Maradona introdujo, en años de errancia y desacierto del país, un oasis de hermosura y de consuelo que fue prodigio y fue sabiduría
Ante el hombre desesperado, en cambio, ante ese que suma hoy sus despojos al mundo de los muertos, tras torturar su alma y atormentar su cuerpo, desvelando a quienes tanto lo quisieron, no abriremos juicio. No lo abriremos ante el frívolo ni ante el ostentoso. No lo haremos ante el embrutecido por la droga ni ante el enceguecido por la jactancia. No lo haremos ante el pobre diablo que coqueteó con la mafia y el despotismo político. Tampoco abriremos juicio ante el perturbado que disparó contra periodistas ni lo haremos sobre el que pretendió envilecer las leyes del deporte que tanto amó. No, no lo haremos. Y no lo haremos porque ese espíritu enajenado que terminó gobernando la desesperación del hombre que no se resignaba a dejar de ser un elegido, no merece ahora sino la contenida ponderación de la piedad y del perdón.
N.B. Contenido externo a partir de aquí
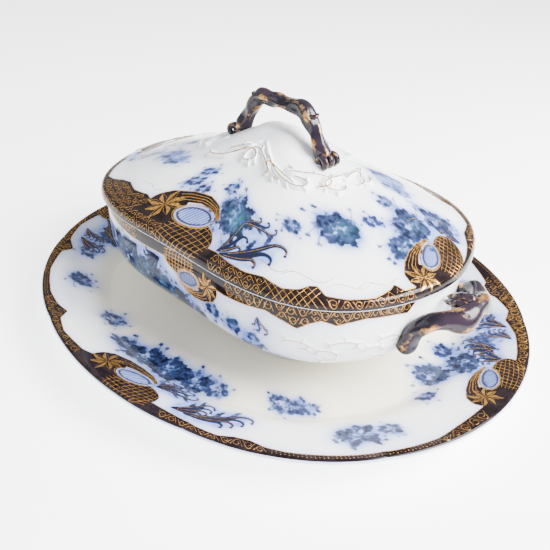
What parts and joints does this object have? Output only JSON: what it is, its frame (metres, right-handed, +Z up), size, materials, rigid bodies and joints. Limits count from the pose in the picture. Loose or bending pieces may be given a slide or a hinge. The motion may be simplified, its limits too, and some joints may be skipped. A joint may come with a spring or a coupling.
{
  "type": "soup tureen",
  "caption": "Oval covered soup tureen with arched lid handle, loop handles at both ends and a matching oval stand.",
  "frame": {"origin": "centre of the stand's footprint, on the surface it rests on", "axes": "+X along the long axis through both bowl handles, +Z up"},
  "size_m": [0.3962, 0.3342, 0.1768],
  "materials": {
    "printed_glaze": "glossy earthenware glaze over blue print, dark bands and gilding",
    "white_glaze": "glossy plain white glaze",
    "branch_glaze": "glossy dark glaze with rubbed gilding"
  },
  "bodies": {
    "stand": {"stand": "printed_glaze"},
    "bowl": {"bowl": "printed_glaze", "bowl_foot": "printed_glaze", "bowl_handle_left": "branch_glaze", "bowl_handle_right": "branch_glaze"},
    "lid": {"lid": "printed_glaze", "lid_ring": "white_glaze", "lid_handle": "branch_glaze"}
  },
  "joints": [
    {"name": "bowl_lift", "type": "slide", "parent": "stand", "child": "bowl", "axis": [0, 0, 1], "range_m": [0, 0.1]},
    {"name": "lid_lift", "type": "slide", "parent": "bowl", "child": "lid", "axis": [0, 0, 1], "range_m": [0, 0.12]}
  ]
}
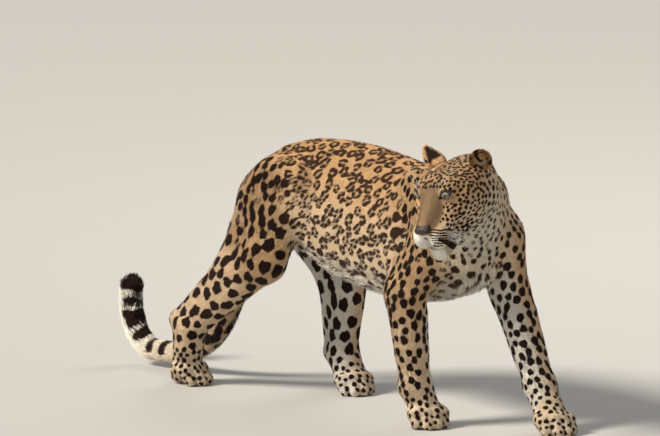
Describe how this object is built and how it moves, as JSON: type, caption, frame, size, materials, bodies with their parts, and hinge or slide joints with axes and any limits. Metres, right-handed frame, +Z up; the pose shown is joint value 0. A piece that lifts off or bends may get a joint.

Nos quedamos con el pibe a cuyos pies un don mayor puso una pelota y lo arrancó del barro y el anonimato mediante el aliento siempre inexplicable del genio. Con él supimos, una vez más, que la belleza puede tomar mil formas para brindar su encanto y su misterio. Maradona fue a cantarle a Gardel y Gardel lo escuchó y se contentó con cada uno de sus pasos. Maradona nutrió como futbolista la necesidad que todos los hombres tenemos de habitar cada tanto la alegría del juego y de los sueños. Maradona supo asociar el nombre de la Argentina a los atributos indelebles de la gracia, la garra y el talento. Maradona introdujo, en años de errancia y desacierto del país, un oasis de hermosura y de consuelo que fue prodigio y fue sabiduría. Y jamás dejó de ser solidario con quienes lo requirieron. Aún nos parece increíble haberlo tenido entre nosotros. A él, que ahora y por fin descansa. Sepamos comprender que haya pactado con el demonio ante la imposibilidad de soportar, en su corazón invicto de muchacho, la agonía de los atributos que alguna vez Dios le dio.